◆ Given data ◆
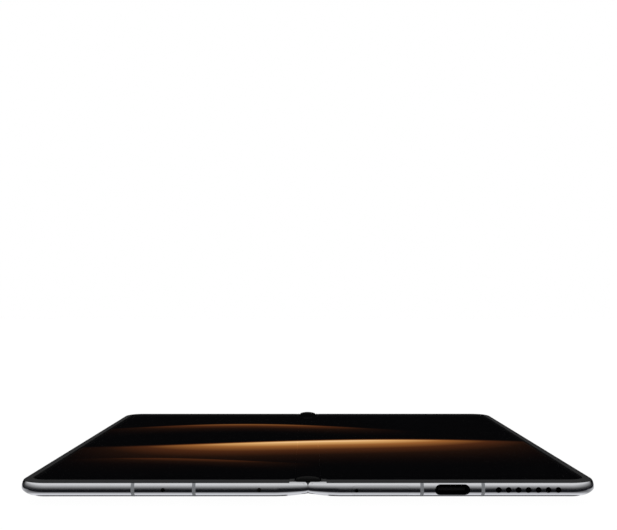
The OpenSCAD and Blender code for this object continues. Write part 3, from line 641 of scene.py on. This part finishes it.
@dataclass(frozen=True)
class OuterSurface:
    """The frames' outer surface as one formula, so that their facets shade as the smooth form they stand for.

    Sizes are in mm. The edge line is part of an ellipse above the widest line and a fuller curve below it,
    and the whole line is flattened and turned in towards the fold.
    """

    half_w: float = 72.65
    half_l: float = 78.3
    corner_r: float = 7.0
    top_z: float = 6.0
    belt_drop: float = 2.1
    top_inset: float = 0.9
    low_drop: float = 2.0
    back_inset: float = 3.8
    power: float = 1.73
    rim_t: float = 0.25
    rise_run: float = 8.0
    rise_share: float = 0.195
    rise_power: float = 1.55
    turn_run: float = 1.4
    turn: float = 0.6
    turn_power: float = 3.0
    tolerance: float = 0.12
    least_dot: float = 0.7

    def group(self) -> bpy.types.NodeTree:
        """Make the modifier group that masks the outer faces and shades them, once.

        Returns:
            The geometry node group.
        """
        made = bpy.data.node_groups.get("outer_surface")
        if made:
            return made
        tree = bpy.data.node_groups.new("outer_surface", "GeometryNodeTree")
        tree.interface.new_socket("Geometry", in_out="INPUT", socket_type="NodeSocketGeometry")
        tree.interface.new_socket("Geometry", in_out="OUTPUT", socket_type="NodeSocketGeometry")
        start = add_node(tree, "NodeGroupInput")
        normal, inset, expected = self.formula(tree)
        own = add_node(tree, "GeometryNodeInputNormal").outputs[0]
        along = add_node(tree, "ShaderNodeVectorMath", {0: own, 1: normal}, operation="DOT_PRODUCT")
        close = abs(inset - expected).math("LESS_THAN", self.tolerance)
        facing = Term(tree, along.outputs["Value"]).math("GREATER_THAN", self.least_dot)
        masked = add_node(tree, "GeometryNodeStoreNamedAttribute", {
            "Geometry": start.outputs[0], "Name": OUTER_MASK, "Value": (close * facing).socket,
        }, data_type="FLOAT", domain="FACE")
        deep = add_node(tree, "GeometryNodeStoreNamedAttribute", {
            "Geometry": masked.outputs[0], "Name": OUTER_DEPTH, "Value": (inset - expected).socket,
        }, data_type="FLOAT", domain="POINT")
        mask = add_node(tree, "GeometryNodeInputNamedAttribute", {"Name": OUTER_MASK}, data_type="FLOAT")
        outer = add_node(tree, "GeometryNodeFieldOnDomain", {
            0: mask.outputs[0],
        }, data_type="FLOAT", domain="FACE")
        is_outer = Term(tree, outer.outputs[0]).math("GREATER_THAN", 0.5)
        chosen = add_node(tree, "GeometryNodeSwitch", {
            "Switch": is_outer.socket, "False": own, "True": normal,
        }, input_type="VECTOR")
        shaded = add_node(tree, "GeometryNodeSetMeshNormal", mode="FREE", domain="CORNER")
        tree.links.new(deep.outputs[0], shaded.inputs["Mesh"])
        tree.links.new(chosen.outputs[0], shaded.inputs["Custom Normal"])
        add_node(tree, "NodeGroupOutput", {0: shaded.outputs[0]})
        return tree

    def formula(self, tree: bpy.types.NodeTree) -> tuple[bpy.types.NodeSocket, Term, Term]:
        """Give the smooth normal, and how far in from the widest line a point and the surface there lie.

        Args:
            tree: The geometry tree.

        Returns:
            The normal as a vector socket, and the two distances in mm.
        """
        x, y, z = point_mm(tree, add_node(tree, "GeometryNodeInputPosition").outputs[0])
        beyond_x = (abs(x) - (self.half_w - self.corner_r)).math("MAXIMUM", 0.0)
        beyond_y = (abs(y) - (self.half_l - self.corner_r)).math("MAXIMUM", 0.0)
        reach = (beyond_x ** 2.0 + beyond_y ** 2.0) ** 0.5
        inset = self.corner_r - reach
        run_left = 1.0 - (abs(x) / self.rise_run).between(0.0, 1.0)
        squeeze = 1.0 - run_left ** self.rise_power * self.rise_share
        drop = (self.top_z - self.rim_t - z) / squeeze + self.rim_t
        over = (1.0 - drop / self.belt_drop).between(0.0, 1.0)
        under = ((drop - self.belt_drop) / self.low_drop).between(0.0, 1.0)
        over_out = (1.0 - over ** 2.0) ** 0.5
        under_out = (1.0 - under ** self.power) ** (1 / self.power)
        expected = (1.0 - over_out) * self.top_inset + (1.0 - under_out) * self.back_inset
        upper = over_out / self.top_inset, over / self.belt_drop
        lower = under_out ** (self.power - 1) / self.back_inset, under ** (self.power - 1) / self.low_drop
        upper_size, lower_size = ((a ** 2.0 + b ** 2.0) ** 0.5 for a, b in (upper, lower))
        out = upper[0] / upper_size * (lower[0] / lower_size)
        rise = upper[1] / upper_size - lower[1] / lower_size
        turned = (1.0 - abs(x) / self.turn_run).math("MAXIMUM", 0.0) ** self.turn_power * self.turn
        side_x, side_y = x.math("SIGN"), y.math("SIGN")
        normal = add_node(tree, "ShaderNodeCombineXYZ", {
            0: (side_x * (beyond_x / reach * out - turned)).socket,
            1: (side_y * beyond_y / reach * out).socket,
            2: rise.socket,
        })
        unit = add_node(tree, "ShaderNodeVectorMath", {0: normal.outputs[0]}, operation="NORMALIZE")
        return unit.outputs[0], inset, expected

    def shade(self, *nodes: str) -> None:
        """Give CAD nodes the group, after their own smoothing."""
        for name in nodes:
            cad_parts[name].modifiers.new("outer_surface", "NODES").node_group = self.group()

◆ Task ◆
Starting at the first line of the data above, please restate word for word every line up to and including the one that holds "shades them, once.", and add nothing else.

◆ Output below ◆
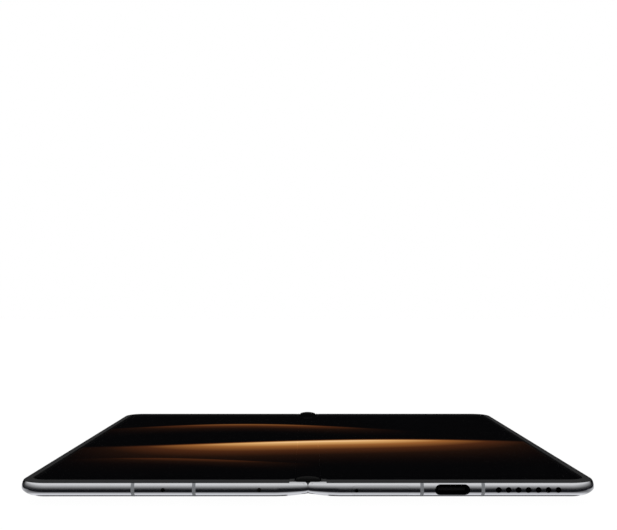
The OpenSCAD and Blender code for this object continues. Write part 3, from line 641 of scene.py on. This part finishes it.
@dataclass(frozen=True)
class OuterSurface:
    """The frames' outer surface as one formula, so that their facets shade as the smooth form they stand for.

    Sizes are in mm. The edge line is part of an ellipse above the widest line and a fuller curve below it,
    and the whole line is flattened and turned in towards the fold.
    """

    half_w: float = 72.65
    half_l: float = 78.3
    corner_r: float = 7.0
    top_z: float = 6.0
    belt_drop: float = 2.1
    top_inset: float = 0.9
    low_drop: float = 2.0
    back_inset: float = 3.8
    power: float = 1.73
    rim_t: float = 0.25
    rise_run: float = 8.0
    rise_share: float = 0.195
    rise_power: float = 1.55
    turn_run: float = 1.4
    turn: float = 0.6
    turn_power: float = 3.0
    tolerance: float = 0.12
    least_dot: float = 0.7

    def group(self) -> bpy.types.NodeTree:
        """Make the modifier group that masks the outer faces and shades them, once.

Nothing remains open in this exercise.